Monday, Mar. 16, 1953
Married. Weetman John Churchill Pearson, 43, the third Viscount Cowdray (grandson of millionaire Engineer-Oil Tycoon Sir Weetman Pearson), reputedly England's richest man; and Elizabeth Jackson, 26, ex-social secretary to Mrs. Lewis Douglas, wife of the onetime U.S. ambassador; he for the second time, she for the first; in London.
Divorced. Donald W. Douglas, 60, veteran planemaker and president of Douglas Aircraft Co.; by Charlotte Ogg Douglas, 61; after 36 1/2 years of marriage, five children; in Los Angeles.

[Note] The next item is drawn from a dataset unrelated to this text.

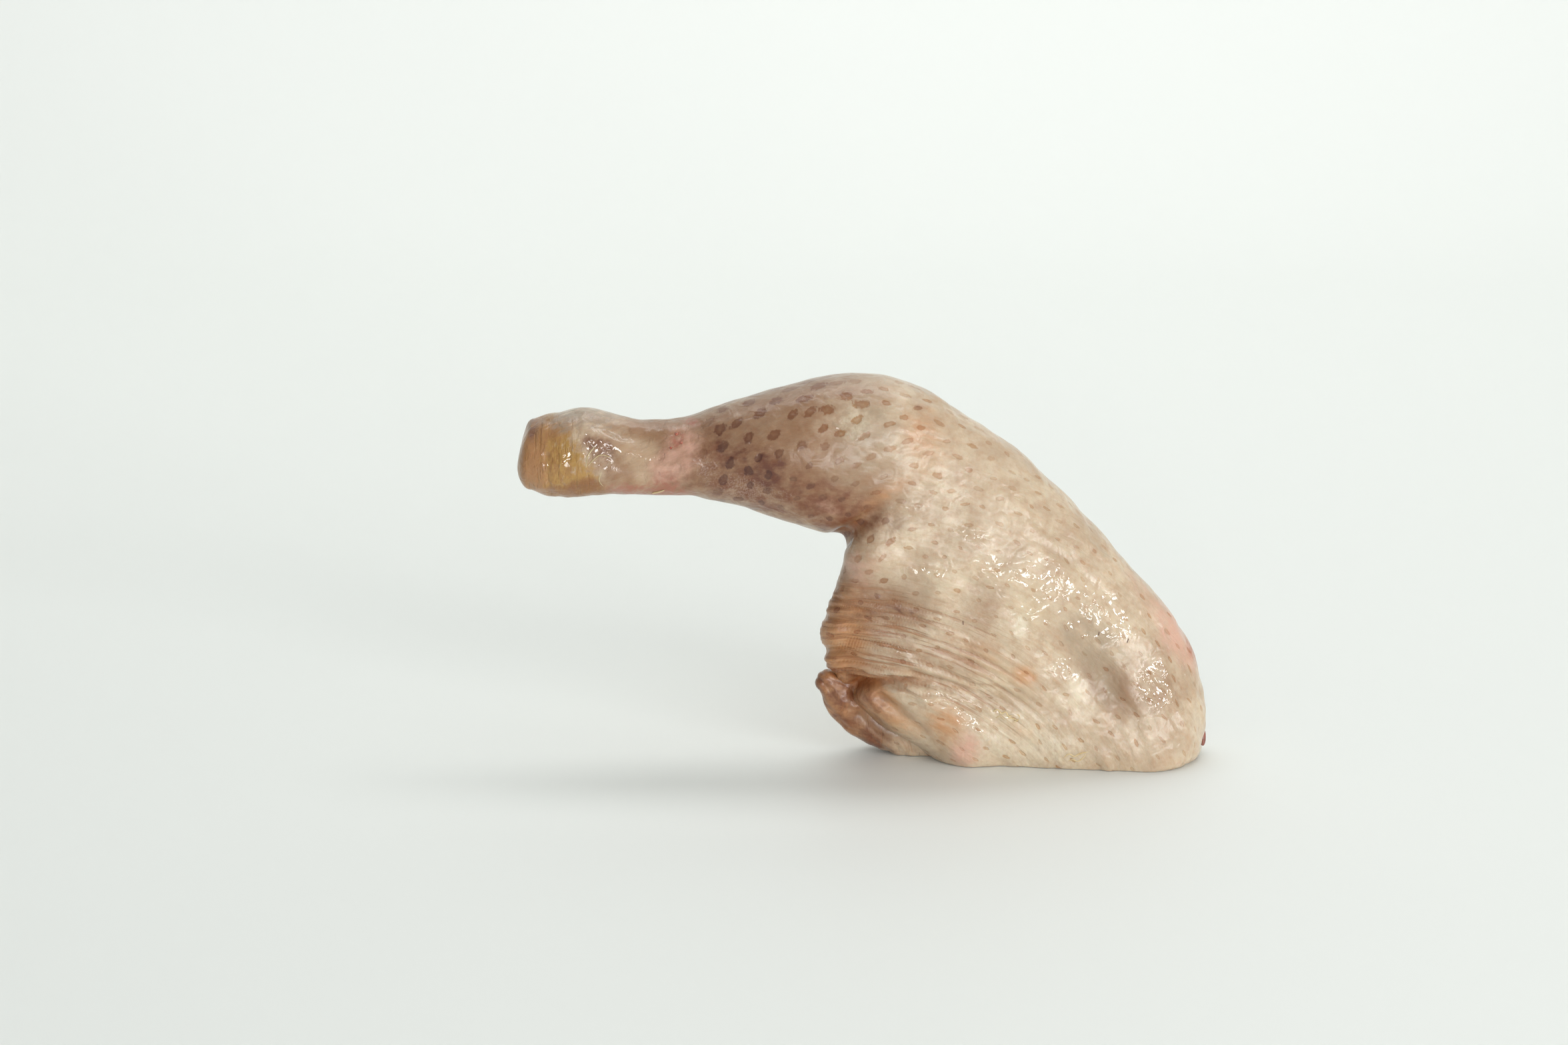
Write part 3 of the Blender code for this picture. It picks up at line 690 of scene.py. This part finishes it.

Died. Herman J. Mankiewicz, 55, cinema writer-producer (Oscar winner, with Orson Welles, for Citizen Kane), elder brother of Writer-Director Joseph L. (All About Eve) Mankiewicz; of uremic poisoning; in Hollywood.
Died. Sergei Prokofiev, 61, Russia's foremost composer (The Love for Three Oranges, Peter and the Wolf); of a cerebral hemorrhage; in his country home outside Moscow (see Music).
Died. Carrie Marcus Neiman, 69, co-founder and chairman of the board of Neiman-Marcus, famed Dallas specialty store; of pleurisy; in Dallas. With her former husband A. L. Neiman and her late brother Herbert Marcus, Carrie Neiman raised $35,000 in 1907 to bring high fashion to Texas, helped build the store into a $25 million annual business.
Died. Joseph Vissarionovich Stalin, 73, history's most successful tyrant, successor to Vladimir Ilich Lenin as Premier of the U.S.S.R.; of a cerebral hemorrhage, after 29 years in power; in Moscow (see DEATH IN THE KREMLIN).
Died. William Martin Jeffers, 77, president of the Union Pacific Railroad, World War II national rubber director; in Pasadena, Calif. Beginning as a call boy at 14, "Big Bill" Jeffers took no vacation (except for a honeymoon) for the next 40 of his 62 U.P. years. He introduced crack luxury streamliners, began a massive expansion program to make the U.P. one of the biggest moneymakers of any U.S. railroad.
Died. James J. Jeffries, 77, onetime (1899-1905) world heavyweight boxing champion; of a coronary thrombosis; in Burbank, Calif, (see SPORT).
Died. Philip H. Rosenbach, 89, bachelor bibliophile and president of the Rosenbach Co. (Philadelphia, New York), world's largest dealer in rare books and manuscripts; in Beverly Hills, Calif. While colorful younger brother Abraham S. W. Rosenbach, the late "Napoleon of Books," paid spectacular sums for first editions, Philip was called the "Invader" for his own worldwide literary sleuthing.